YOUR OBJECTIVE:
All of the data below must be repeated exactly.

-------- MATERIAL PROVIDED

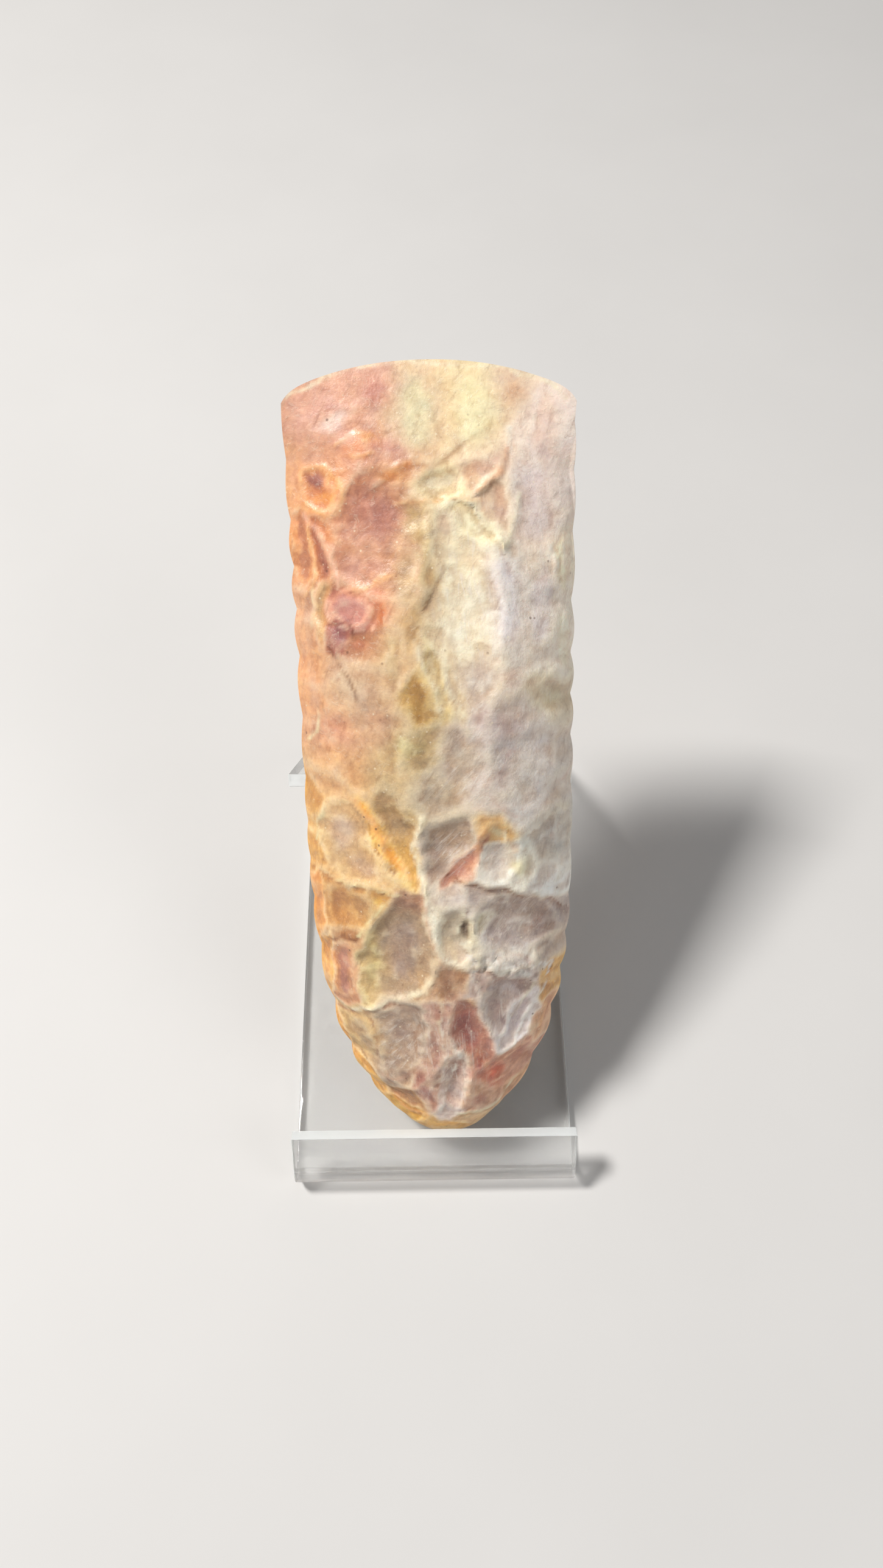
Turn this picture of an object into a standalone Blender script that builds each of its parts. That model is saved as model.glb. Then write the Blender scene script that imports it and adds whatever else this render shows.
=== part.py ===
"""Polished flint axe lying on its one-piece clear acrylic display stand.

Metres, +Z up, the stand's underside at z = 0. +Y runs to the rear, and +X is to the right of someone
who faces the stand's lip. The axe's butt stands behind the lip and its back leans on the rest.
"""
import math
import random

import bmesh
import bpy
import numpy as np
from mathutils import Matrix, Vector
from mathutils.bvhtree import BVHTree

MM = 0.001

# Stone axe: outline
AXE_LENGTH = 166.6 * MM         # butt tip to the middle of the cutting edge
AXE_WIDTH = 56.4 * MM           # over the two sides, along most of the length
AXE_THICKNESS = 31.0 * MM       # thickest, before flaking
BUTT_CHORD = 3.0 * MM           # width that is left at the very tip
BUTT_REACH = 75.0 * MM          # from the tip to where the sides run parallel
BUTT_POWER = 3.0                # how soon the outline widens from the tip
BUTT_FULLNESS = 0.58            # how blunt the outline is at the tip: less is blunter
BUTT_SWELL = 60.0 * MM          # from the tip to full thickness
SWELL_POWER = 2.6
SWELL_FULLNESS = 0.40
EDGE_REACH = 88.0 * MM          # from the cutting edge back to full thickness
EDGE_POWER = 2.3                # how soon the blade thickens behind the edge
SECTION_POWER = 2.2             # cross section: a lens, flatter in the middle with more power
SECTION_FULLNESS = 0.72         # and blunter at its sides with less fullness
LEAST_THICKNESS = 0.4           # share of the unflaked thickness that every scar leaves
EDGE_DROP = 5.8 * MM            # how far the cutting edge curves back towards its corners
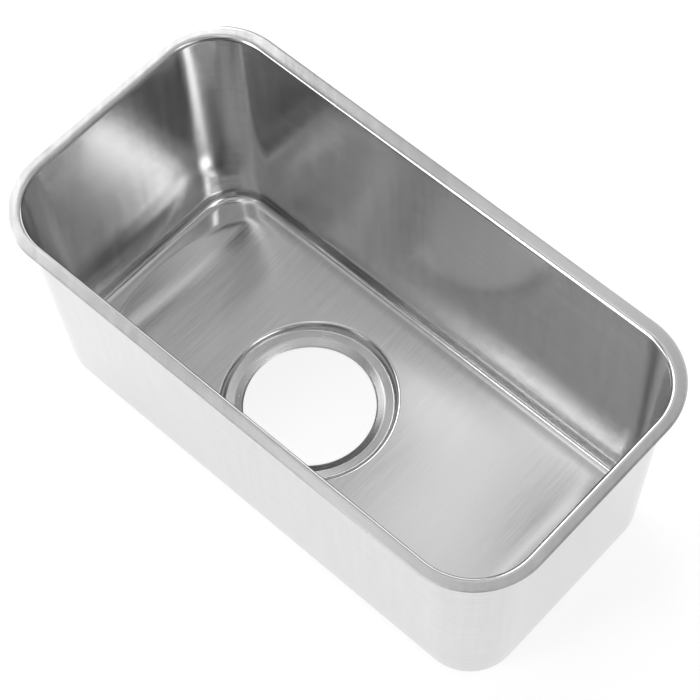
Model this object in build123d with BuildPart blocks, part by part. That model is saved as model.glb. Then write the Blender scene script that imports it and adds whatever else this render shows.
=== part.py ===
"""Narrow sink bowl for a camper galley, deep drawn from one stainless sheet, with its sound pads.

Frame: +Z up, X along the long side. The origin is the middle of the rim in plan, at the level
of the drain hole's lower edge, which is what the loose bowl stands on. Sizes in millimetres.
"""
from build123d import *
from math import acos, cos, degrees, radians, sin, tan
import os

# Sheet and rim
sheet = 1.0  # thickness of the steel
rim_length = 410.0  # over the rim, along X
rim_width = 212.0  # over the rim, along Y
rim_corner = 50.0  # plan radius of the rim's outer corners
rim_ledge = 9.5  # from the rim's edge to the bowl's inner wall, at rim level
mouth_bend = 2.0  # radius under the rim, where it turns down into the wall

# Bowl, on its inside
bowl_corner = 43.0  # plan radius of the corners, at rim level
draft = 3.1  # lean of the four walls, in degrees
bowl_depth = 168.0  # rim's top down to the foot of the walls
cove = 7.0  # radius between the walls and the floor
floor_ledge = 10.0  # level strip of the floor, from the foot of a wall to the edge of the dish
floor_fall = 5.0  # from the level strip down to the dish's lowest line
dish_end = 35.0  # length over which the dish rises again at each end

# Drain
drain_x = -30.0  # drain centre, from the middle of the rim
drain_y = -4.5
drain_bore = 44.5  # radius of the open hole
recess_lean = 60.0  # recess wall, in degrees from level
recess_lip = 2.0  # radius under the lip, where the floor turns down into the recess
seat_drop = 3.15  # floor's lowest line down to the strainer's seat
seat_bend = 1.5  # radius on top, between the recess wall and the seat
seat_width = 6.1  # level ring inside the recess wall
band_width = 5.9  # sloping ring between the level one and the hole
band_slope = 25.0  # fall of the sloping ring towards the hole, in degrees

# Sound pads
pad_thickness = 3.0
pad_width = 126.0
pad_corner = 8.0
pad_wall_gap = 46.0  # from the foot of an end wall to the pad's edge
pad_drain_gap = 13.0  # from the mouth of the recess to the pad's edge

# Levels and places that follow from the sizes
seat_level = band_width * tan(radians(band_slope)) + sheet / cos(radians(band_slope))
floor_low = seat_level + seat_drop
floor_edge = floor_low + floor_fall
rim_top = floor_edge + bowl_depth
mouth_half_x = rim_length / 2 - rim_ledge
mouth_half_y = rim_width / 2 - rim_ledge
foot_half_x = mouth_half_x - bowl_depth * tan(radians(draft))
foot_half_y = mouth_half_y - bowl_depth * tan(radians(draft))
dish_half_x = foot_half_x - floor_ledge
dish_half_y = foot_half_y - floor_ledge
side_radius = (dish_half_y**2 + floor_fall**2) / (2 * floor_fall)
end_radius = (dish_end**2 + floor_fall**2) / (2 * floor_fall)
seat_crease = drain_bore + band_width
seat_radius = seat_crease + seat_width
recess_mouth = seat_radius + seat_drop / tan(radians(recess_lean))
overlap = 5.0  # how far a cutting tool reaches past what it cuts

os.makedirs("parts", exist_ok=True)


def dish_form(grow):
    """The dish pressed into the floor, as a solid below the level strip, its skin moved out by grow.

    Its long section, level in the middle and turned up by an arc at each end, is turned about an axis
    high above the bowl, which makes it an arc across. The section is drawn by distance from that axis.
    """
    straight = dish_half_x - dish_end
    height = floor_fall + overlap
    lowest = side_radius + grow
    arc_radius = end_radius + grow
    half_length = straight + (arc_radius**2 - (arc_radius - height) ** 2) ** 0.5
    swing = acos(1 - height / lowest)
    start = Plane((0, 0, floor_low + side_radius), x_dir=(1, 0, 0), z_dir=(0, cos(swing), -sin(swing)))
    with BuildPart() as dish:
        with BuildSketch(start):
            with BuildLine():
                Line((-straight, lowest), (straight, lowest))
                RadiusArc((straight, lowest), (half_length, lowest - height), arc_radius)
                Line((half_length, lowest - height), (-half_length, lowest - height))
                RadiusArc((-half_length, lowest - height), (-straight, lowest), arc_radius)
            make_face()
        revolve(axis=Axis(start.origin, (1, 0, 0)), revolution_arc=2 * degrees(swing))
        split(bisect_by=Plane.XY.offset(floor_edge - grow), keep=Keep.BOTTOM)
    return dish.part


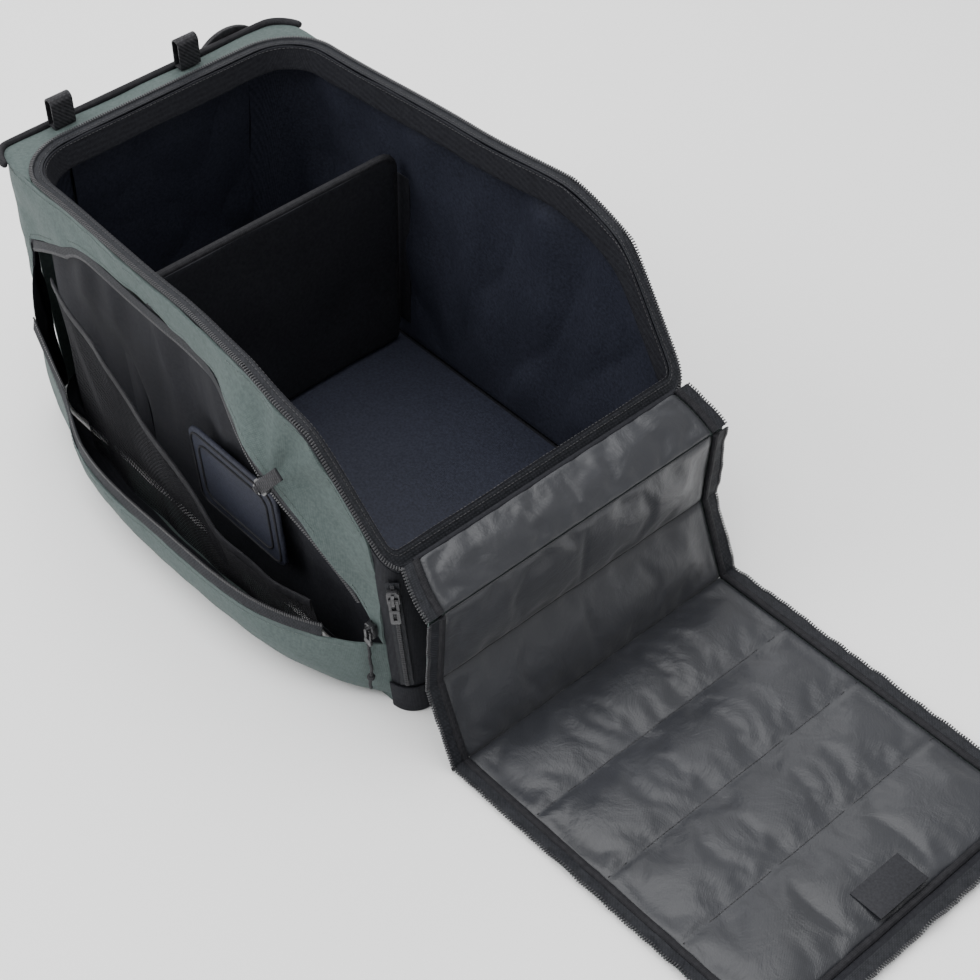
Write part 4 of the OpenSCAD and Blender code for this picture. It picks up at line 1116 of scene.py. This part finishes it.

----------------

THE OUTPUT:
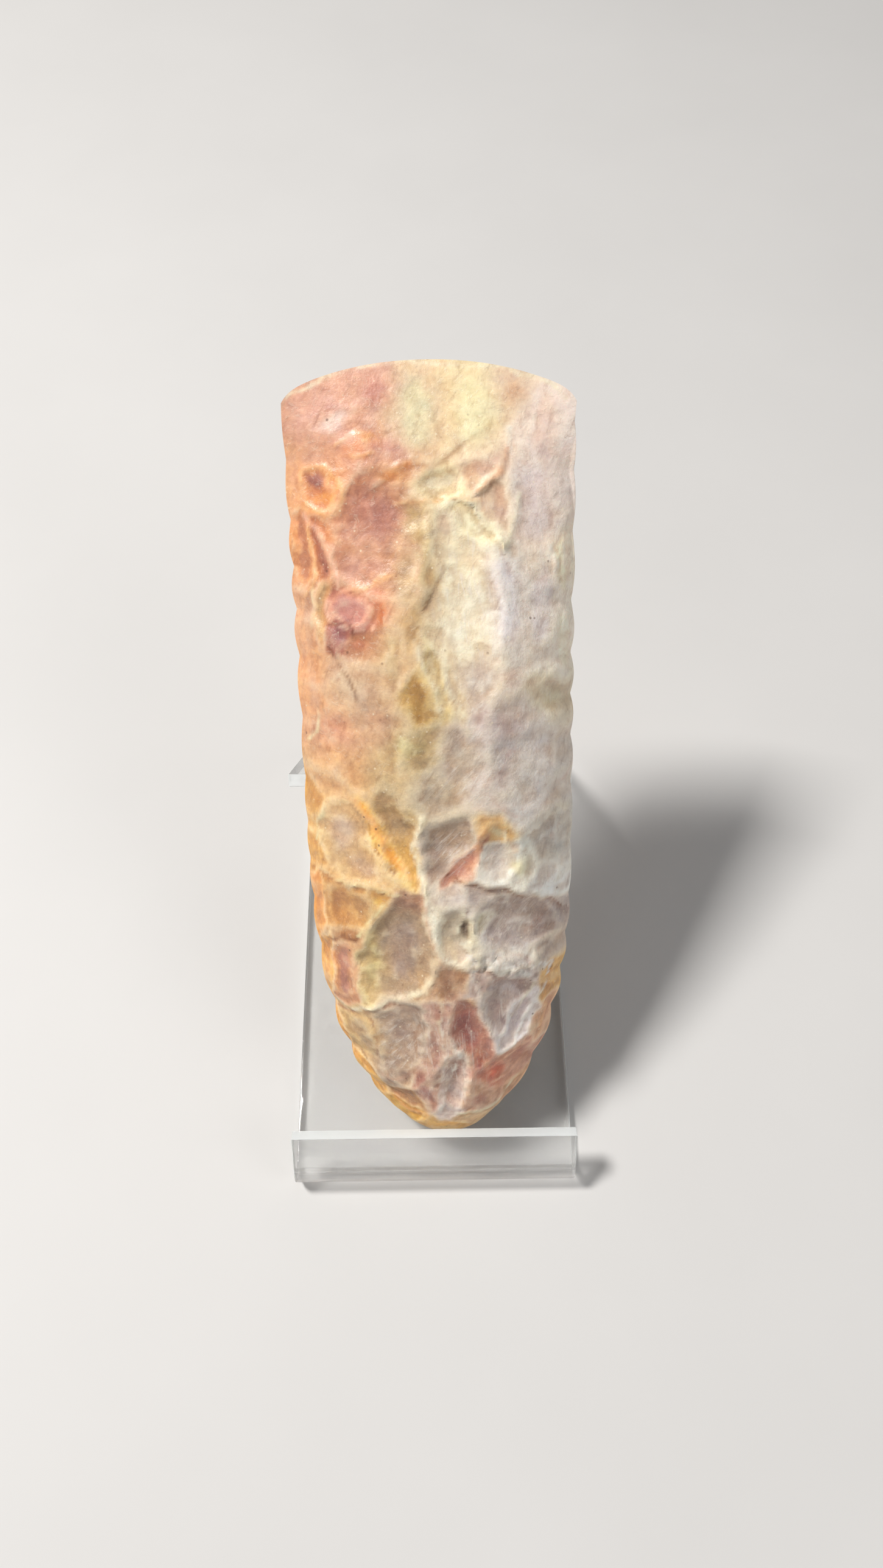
Turn this picture of an object into a standalone Blender script that builds each of its parts. That model is saved as model.glb. Then write the Blender scene script that imports it and adds whatever else this render shows.
=== part.py ===
"""Polished flint axe lying on its one-piece clear acrylic display stand.

Metres, +Z up, the stand's underside at z = 0. +Y runs to the rear, and +X is to the right of someone
who faces the stand's lip. The axe's butt stands behind the lip and its back leans on the rest.
"""
import math
import random

import bmesh
import bpy
import numpy as np
from mathutils import Matrix, Vector
from mathutils.bvhtree import BVHTree

MM = 0.001

# Stone axe: outline
AXE_LENGTH = 166.6 * MM         # butt tip to the middle of the cutting edge
AXE_WIDTH = 56.4 * MM           # over the two sides, along most of the length
AXE_THICKNESS = 31.0 * MM       # thickest, before flaking
BUTT_CHORD = 3.0 * MM           # width that is left at the very tip
BUTT_REACH = 75.0 * MM          # from the tip to where the sides run parallel
BUTT_POWER = 3.0                # how soon the outline widens from the tip
BUTT_FULLNESS = 0.58            # how blunt the outline is at the tip: less is blunter
BUTT_SWELL = 60.0 * MM          # from the tip to full thickness
SWELL_POWER = 2.6
SWELL_FULLNESS = 0.40
EDGE_REACH = 88.0 * MM          # from the cutting edge back to full thickness
EDGE_POWER = 2.3                # how soon the blade thickens behind the edge
SECTION_POWER = 2.2             # cross section: a lens, flatter in the middle with more power
SECTION_FULLNESS = 0.72         # and blunter at its sides with less fullness
LEAST_THICKNESS = 0.4           # share of the unflaked thickness that every scar leaves
EDGE_DROP = 5.8 * MM            # how far the cutting edge curves back towards its corners
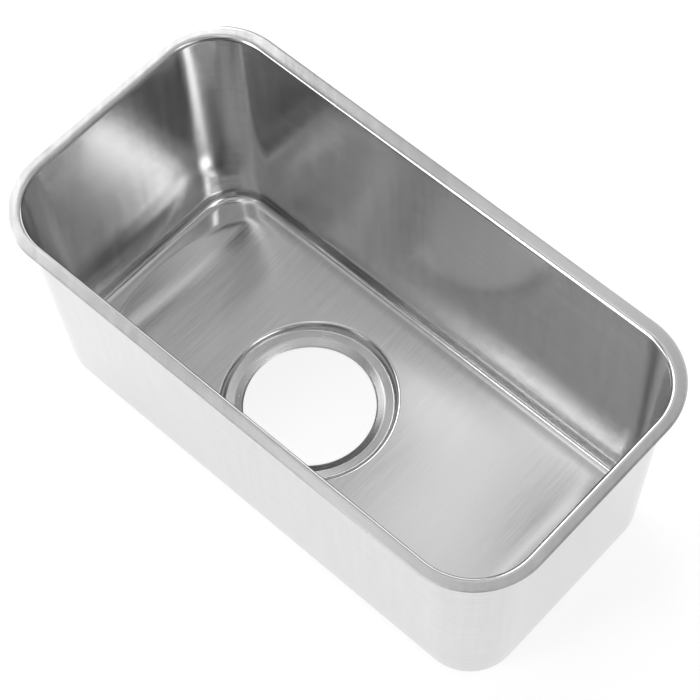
Model this object in build123d with BuildPart blocks, part by part. That model is saved as model.glb. Then write the Blender scene script that imports it and adds whatever else this render shows.
=== part.py ===
"""Narrow sink bowl for a camper galley, deep drawn from one stainless sheet, with its sound pads.

Frame: +Z up, X along the long side. The origin is the middle of the rim in plan, at the level
of the drain hole's lower edge, which is what the loose bowl stands on. Sizes in millimetres.
"""
from build123d import *
from math import acos, cos, degrees, radians, sin, tan
import os

# Sheet and rim
sheet = 1.0  # thickness of the steel
rim_length = 410.0  # over the rim, along X
rim_width = 212.0  # over the rim, along Y
rim_corner = 50.0  # plan radius of the rim's outer corners
rim_ledge = 9.5  # from the rim's edge to the bowl's inner wall, at rim level
mouth_bend = 2.0  # radius under the rim, where it turns down into the wall

# Bowl, on its inside
bowl_corner = 43.0  # plan radius of the corners, at rim level
draft = 3.1  # lean of the four walls, in degrees
bowl_depth = 168.0  # rim's top down to the foot of the walls
cove = 7.0  # radius between the walls and the floor
floor_ledge = 10.0  # level strip of the floor, from the foot of a wall to the edge of the dish
floor_fall = 5.0  # from the level strip down to the dish's lowest line
dish_end = 35.0  # length over which the dish rises again at each end

# Drain
drain_x = -30.0  # drain centre, from the middle of the rim
drain_y = -4.5
drain_bore = 44.5  # radius of the open hole
recess_lean = 60.0  # recess wall, in degrees from level
recess_lip = 2.0  # radius under the lip, where the floor turns down into the recess
seat_drop = 3.15  # floor's lowest line down to the strainer's seat
seat_bend = 1.5  # radius on top, between the recess wall and the seat
seat_width = 6.1  # level ring inside the recess wall
band_width = 5.9  # sloping ring between the level one and the hole
band_slope = 25.0  # fall of the sloping ring towards the hole, in degrees

# Sound pads
pad_thickness = 3.0
pad_width = 126.0
pad_corner = 8.0
pad_wall_gap = 46.0  # from the foot of an end wall to the pad's edge
pad_drain_gap = 13.0  # from the mouth of the recess to the pad's edge

# Levels and places that follow from the sizes
seat_level = band_width * tan(radians(band_slope)) + sheet / cos(radians(band_slope))
floor_low = seat_level + seat_drop
floor_edge = floor_low + floor_fall
rim_top = floor_edge + bowl_depth
mouth_half_x = rim_length / 2 - rim_ledge
mouth_half_y = rim_width / 2 - rim_ledge
foot_half_x = mouth_half_x - bowl_depth * tan(radians(draft))
foot_half_y = mouth_half_y - bowl_depth * tan(radians(draft))
dish_half_x = foot_half_x - floor_ledge
dish_half_y = foot_half_y - floor_ledge
side_radius = (dish_half_y**2 + floor_fall**2) / (2 * floor_fall)
end_radius = (dish_end**2 + floor_fall**2) / (2 * floor_fall)
seat_crease = drain_bore + band_width
seat_radius = seat_crease + seat_width
recess_mouth = seat_radius + seat_drop / tan(radians(recess_lean))
overlap = 5.0  # how far a cutting tool reaches past what it cuts

os.makedirs("parts", exist_ok=True)


def dish_form(grow):
    """The dish pressed into the floor, as a solid below the level strip, its skin moved out by grow.

    Its long section, level in the middle and turned up by an arc at each end, is turned about an axis
    high above the bowl, which makes it an arc across. The section is drawn by distance from that axis.
    """
    straight = dish_half_x - dish_end
    height = floor_fall + overlap
    lowest = side_radius + grow
    arc_radius = end_radius + grow
    half_length = straight + (arc_radius**2 - (arc_radius - height) ** 2) ** 0.5
    swing = acos(1 - height / lowest)
    start = Plane((0, 0, floor_low + side_radius), x_dir=(1, 0, 0), z_dir=(0, cos(swing), -sin(swing)))
    with BuildPart() as dish:
        with BuildSketch(start):
            with BuildLine():
                Line((-straight, lowest), (straight, lowest))
                RadiusArc((straight, lowest), (half_length, lowest - height), arc_radius)
                Line((half_length, lowest - height), (-half_length, lowest - height))
                RadiusArc((-half_length, lowest - height), (-straight, lowest), arc_radius)
            make_face()
        revolve(axis=Axis(start.origin, (1, 0, 0)), revolution_arc=2 * degrees(swing))
        split(bisect_by=Plane.XY.offset(floor_edge - grow), keep=Keep.BOTTOM)
    return dish.part


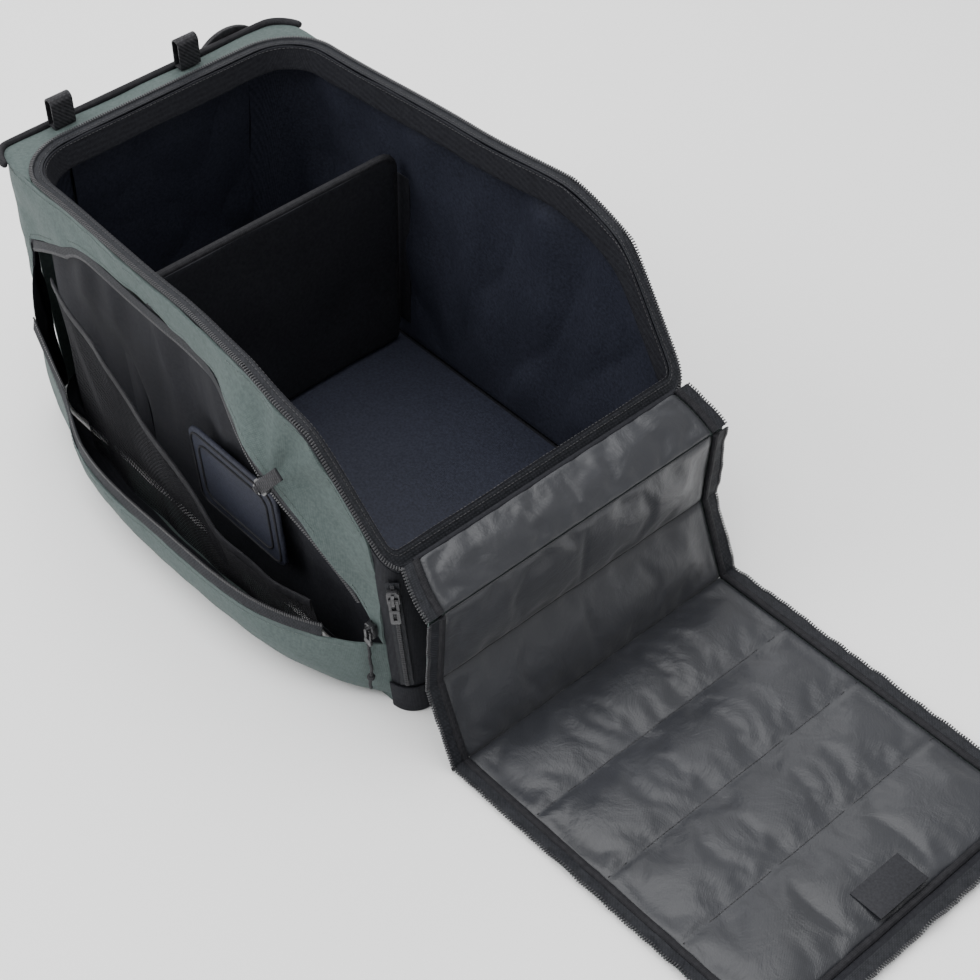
Write part 4 of the OpenSCAD and Blender code for this picture. It picks up at line 1116 of scene.py. This part finishes it.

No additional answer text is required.